Джек наклонился вперед, упершись локтями в стол.

– Кто из них медлит, Дрю, он или она? – спросил Джек. – Я имею в виду со свадьбой. Кен или Кори?

Дрю в нерешительности молчала, словно поняв, что и так сказала слишком много.

– Я думаю, все дело в том, что никто не хочет взять инициативу в свои руки, – сказала Дрю. – Они уже так давно вместе, что боятся раскачать лодку. Но, вероятно, будущий ребенок подтолкнет их к серьезному шагу. В любом случае круто, что я стану тетей! А вы – бабушкой и дедушкой.

Эва почти не слышала ее. Ее мысли унеслись далеко в прошлое, и все, что она могла представить себе, это неподвижное и безжизненное тело Женевьевы Расселл, лежащее на залитой кровью кровати.

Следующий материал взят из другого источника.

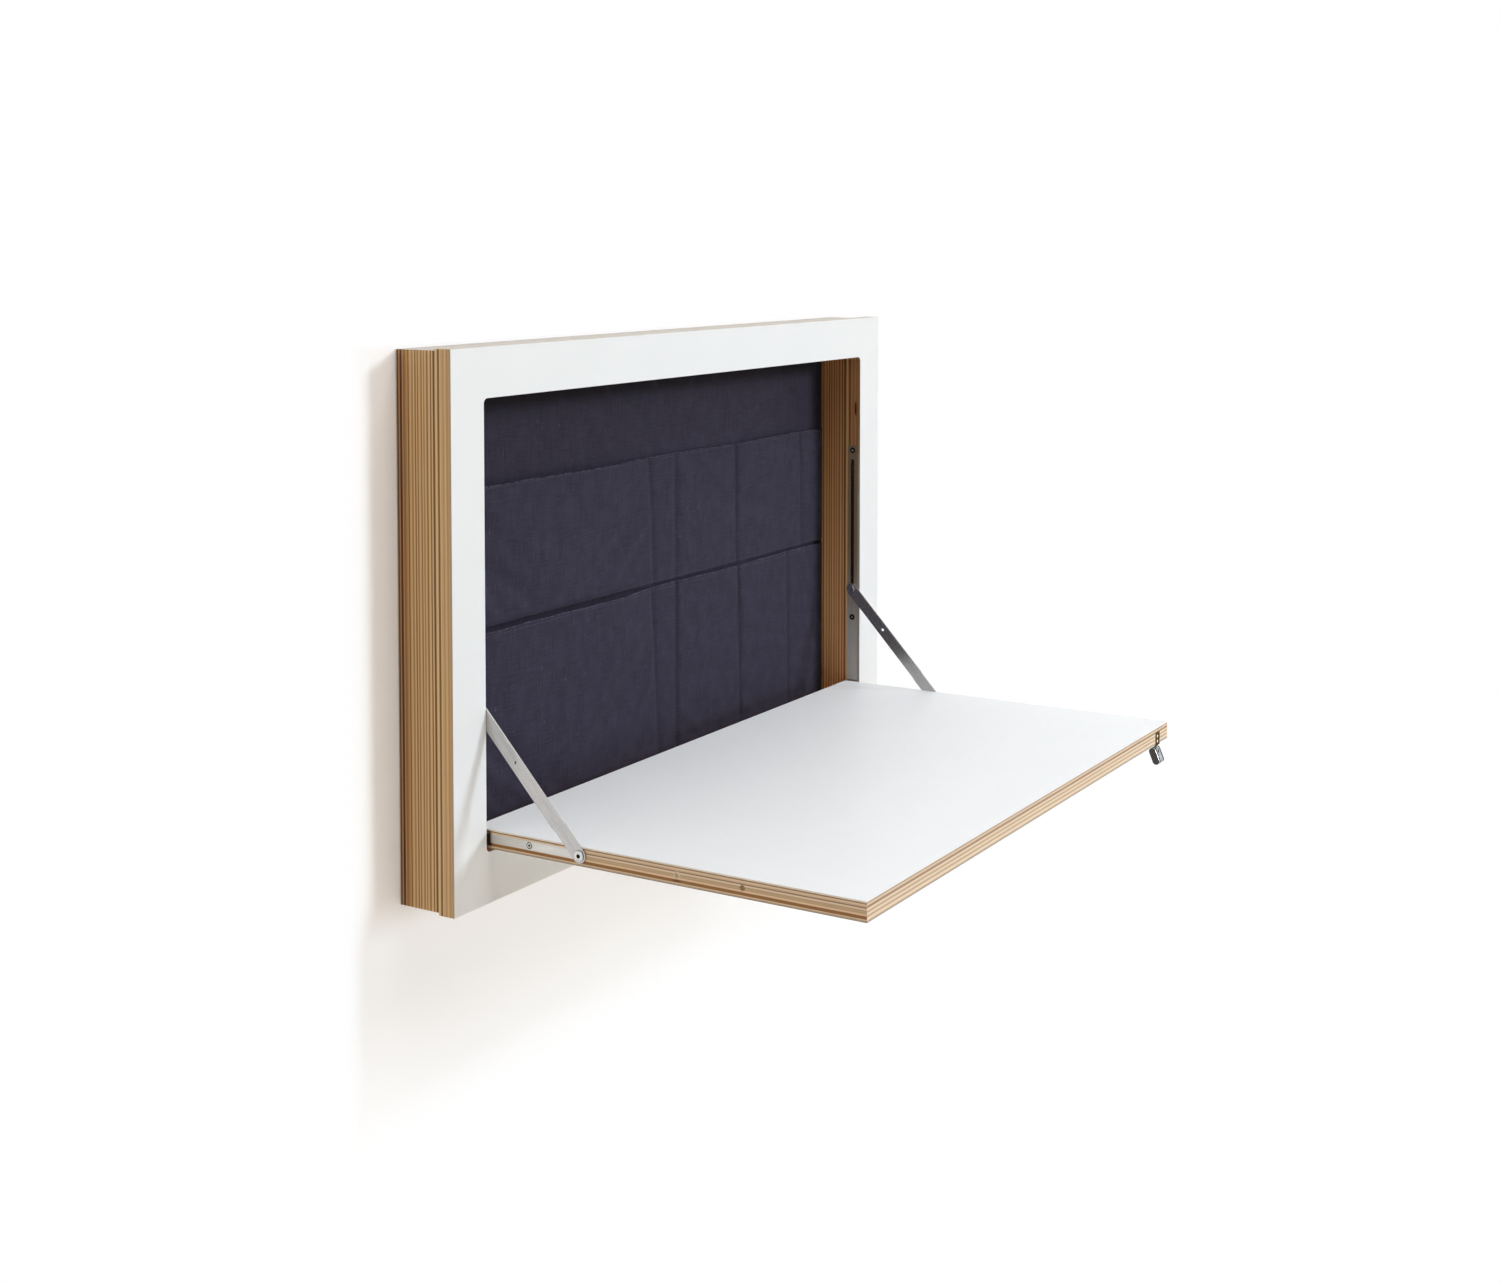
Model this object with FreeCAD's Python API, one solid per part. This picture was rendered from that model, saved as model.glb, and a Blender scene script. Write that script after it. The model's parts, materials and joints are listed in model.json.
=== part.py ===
"""Fold down wall desk: a shallow plywood frame that hangs on a wall and whose front flap drops
to a writing top, carried by two strap arms that slide in slotted rails.

Frame of the model, in millimetres: +X to the right as one faces the desk, +Y into the wall,
+Z up. The origin is the centre of the wall-bolt pattern, on the back face, at mid width and
mid height. The flap is modelled open. Each node is written to parts/NODE.step.
"""
import FreeCAD, Part
import math
import os

V = FreeCAD.Vector

# ---- driving dimensions -------------------------------------------------------------------
frame_width = 960.0
frame_height = 600.0
side_border = 55.0            # width of the white border beside the opening
top_border = 55.0
bottom_border = 56.0
opening_corner_radius = 6.0

board_thickness = 21.0        # faced birch board: front panel and flap are cut from it
laminate_thickness = 0.8
box_depth = 48.0              # plywood box behind the front panel
box_inset = 2.0               # the front panel stands this far proud of the box all round
back_thickness = 6.5

flap_side_gap = 4.0
flap_bottom_gap = 4.0
flap_top_gap = 4.5            # above the closed flap
flap_tail = 9.5               # flap behind the hinge axis
flap_tail_radius = 2.0
hinge_setback = 12.0          # hinge axis behind the front plane

hinge_pin_radius = 4.0
hinge_pin_in_flap = 18.0
bush_wall = 2.0
bush_depth = 12.0
bush_flange_radius = 7.0

rail_width = 16.0
rail_thickness = 2.5
rail_above_slot = 22.7        # from the slot's upper pin position to the rail's top end
rail_bottom_above_flap = 1.5
rail_screw_below_top = 7.7
rail_lower_screw_below_slot = 40.5
slot_width = 5.0

strip_width = 9.6
strip_thickness = 2.5
strip_rise = 1.0              # strip's centre line above the middle of the flap's thickness
strip_start = 2.0             # from the front plane to the strip's inner end
strip_screw_from_pivot = 66.5

pivot_reach = 132.3           # hinge axis to arm pivot, along the flap
slider_rise = 141.5           # arm pivot up to the slider pin when the flap is open
arm_width = 16.0
arm_thickness = 2.0
arm_joggle_start = 34.0
arm_joggle_length = 8.0
arm_hole_radius = 2.0
arm_hole_from_slider = 73.4
pivot_screw_radius = 2.5
pivot_head_radius = 6.0
pivot_socket_radius = 2.0
pivot_screw_depth = 14.0
arm_rivet_radius = 2.2
arm_rivet_head_radius = 4.5
arm_rivet_head = 0.9

slider_shank_radius = 2.35
slider_head_radius = 4.0
slider_head = 1.6

wood_screw_head_radius = 3.8
wood_screw_radius = 1.9
wood_screw_length = 16.0
socket_radius = 1.25
socket_depth = 1.4

catch_radius = 4.0
catch_end_wall = 1.0
catch_spring_space = 5.0      # behind the pressed ball
ball_radius = 2.5
ball_proud = 1.1
ball_travel = 1.0
buffer_radius = 3.0
buffer_length = 8.0
buffer_beyond_arm_end = 4.3   # buffer's centre past the closed arm's upper pin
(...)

Поздно вечером она села за компьютер и долго смотрела на экран, прежде чем начала печатать.

Кори, Дрю рассказала нам о твоей беременности. Поздравляю тебя! Я очень волнуюсь. – Она заколебалась, потом снова принялась печатать. – Я знаю, тебе не нравится, когда я пытаюсь давать тебе советы, но это важно: у рыжеволосых женщин после родов могут возникнуть проблемы с кровотечением. Ты должна спросить об этом своего врача. Хорошо? Целую тебя.

Эва кликнула на «Отправить» и тут же пожалела, что не может вернуть сообщение. О чем она думала? Неудивительно, что Кори вообще не желает слушать ее. Решение послать электронное письмо было глупым и импульсивным, может быть, даже жестоким. Кори месяцами не нуждалась в ее заботе, если вообще нуждалась в ней.


На следующее утро она занималась с клиентами, когда к ней в кабинет заглянула Дрю.

– Что ты творишь, мама? – спросила она, плюхаясь в одно из мягких кресел. – Кори сказала, что ты отправила ей это смешное сообщение о том, что у рыжеволосых женщин после родов бывает кровотечение.